I love that part in the movie. It truly is those stories that stay with you, where evil is displayed as what it is evil. Evil is bad (redundant), but many of us either don't want to know that, or don't see any point in knowing about it. Our Bible does have violence, it shows what sin and evil really is. We should abhor evil, but we should also face it, and face it bravely.

People feel uncomfortable when talking about certain types of evil. While it certainly is good to be nervous so that you can make good observations, evil is part of life.

When you can put evil in books as what it is, you have truly won a battle. Make your characters and readers face it. Make them triumph, make them fall into it. These things all add to making a realistic story like LOTR.

There are theological inferences that we can draw from this as well as writing lessons.

Thank You

Hannah Joy said...


Thanks! When something so thought provoking is presented, I must give my humble opinion. Actually, I had been thinking about things like this for some time...So it was good to get it out! Thanks!

Jake said...

Glad I can help! And thank YOU!

Aye. There's just so much you can pull out of this stuff, and Lord of the Rings in general. :) Great thoughts!
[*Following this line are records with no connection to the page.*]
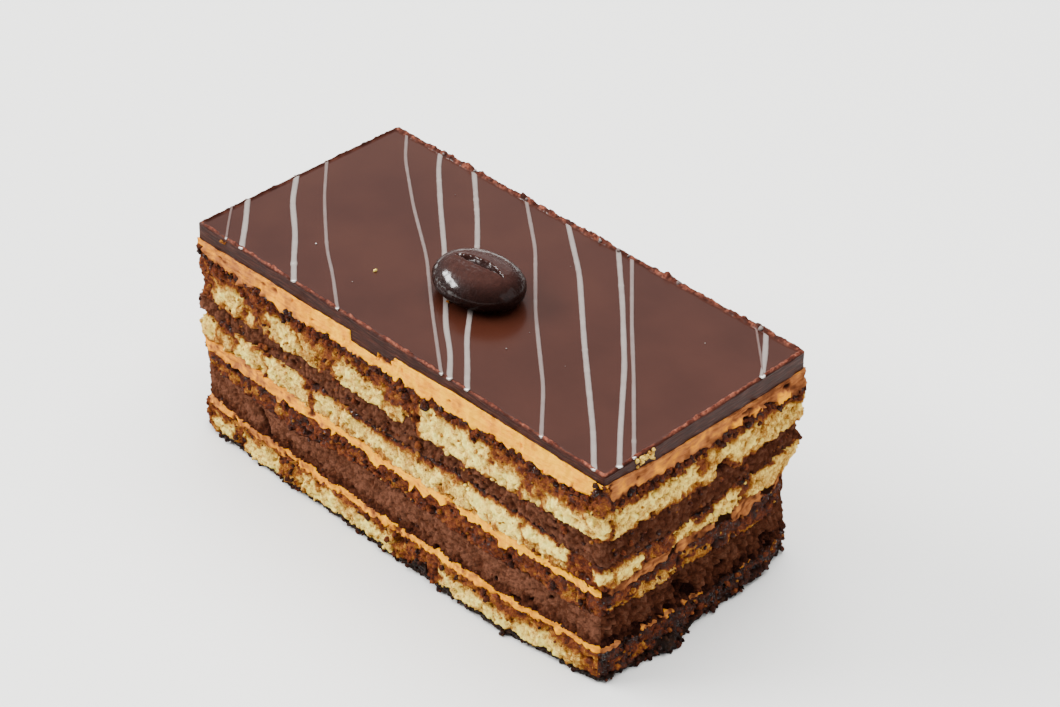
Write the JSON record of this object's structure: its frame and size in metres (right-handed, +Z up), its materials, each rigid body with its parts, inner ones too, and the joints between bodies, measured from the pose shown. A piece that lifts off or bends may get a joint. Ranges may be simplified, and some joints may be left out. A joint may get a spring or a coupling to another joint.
{
  "type": "opera cake slice",
  "caption": "Rectangular slice of layered coffee and chocolate cake with soaked sponge, buttercream and ganache layers, a glaze with white strands, and a chocolate coffee bean.",
  "frame": {"origin": "middle of the slice's box at the level of the surface that it stands on", "axes": "+X along the slice's long sides, +Y from the front long side to the back one, +Z up"},
  "size_m": [0.0834, 0.0422, 0.0405],
  "materials": {
    "dark_chocolate": "satin, brushed on thinly, crumbly at its edge",
    "sponge": "matte open crumb, partly soaked with coffee",
    "soaked_sponge": "moist open crumb, soaked through",
    "buttercream": "smooth satin, dragged by the knife",
    "ganache": "fine grained, matte",
    "glaze": "satin poured chocolate with matte cut sides",
    "white_chocolate": "satin",
    "bean_chocolate": "glossy"
  },
  "bodies": {
    "root": {"base_chocolate": "dark_chocolate", "sponge_bottom": "sponge", "buttercream_lower": "buttercream", "ganache_thick": "ganache", "sponge_soaked": "soaked_sponge", "buttercream_middle": "buttercream", "sponge_middle": "sponge", "ganache_upper": "ganache", "sponge_top": "sponge", "buttercream_top": "buttercream", "glaze": "glaze", "coffee_bean": "bean_chocolate"}
  },
  "joints": []
}
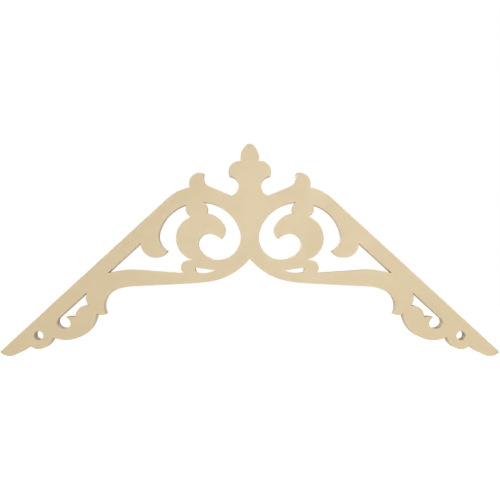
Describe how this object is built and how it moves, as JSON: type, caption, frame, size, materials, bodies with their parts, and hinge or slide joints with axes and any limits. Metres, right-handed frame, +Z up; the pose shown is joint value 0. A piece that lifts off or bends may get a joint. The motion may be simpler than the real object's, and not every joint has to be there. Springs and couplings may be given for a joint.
{
  "type": "gable pediment",
  "caption": "Flat sawn board with volutes, lobed side brackets and a bud finial, fixed to the wall under the rakes of a gable, dormer or porch roof.",
  "frame": {"origin": "on the centre line of the wall face, level with the centres of the two volutes", "axes": "+X across the gable, to the right as seen from the front; +Y out of the wall face, towards the wall; +Z up"},
  "size_m": [1.524, 0.0254, 0.6485],
  "materials": {
    "primed_board": "smooth factory-primed cellular PVC board, tan, matte, with routed edges"
  },
  "bodies": {
    "root": {"pediment_panel": "primed_board"}
  },
  "joints": []
}
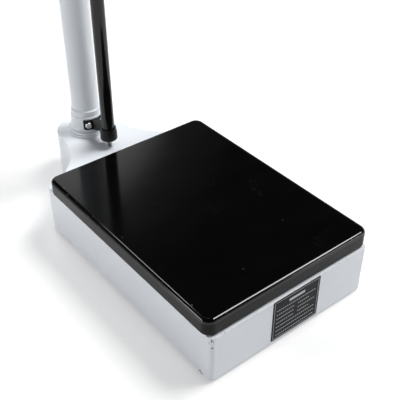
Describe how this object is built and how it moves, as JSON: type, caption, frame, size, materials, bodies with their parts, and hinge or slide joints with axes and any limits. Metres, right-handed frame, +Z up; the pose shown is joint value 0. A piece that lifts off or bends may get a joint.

Very true. Thank you for your thoughts! Like I said above, there is a huge amount of stuff you can pull from Lord of the Rings. Theological points, writing stuff, and much more.

Elizabeth Eiowing said...

I LOVE this speech!! And I can never remember word for word which annoys me greatly!! One of the best parts EVER in the book and the movie!! :D

Jake said...

Indeed, Elizabeth! I've watched Lord of the Rings so many times I've practically memorized it.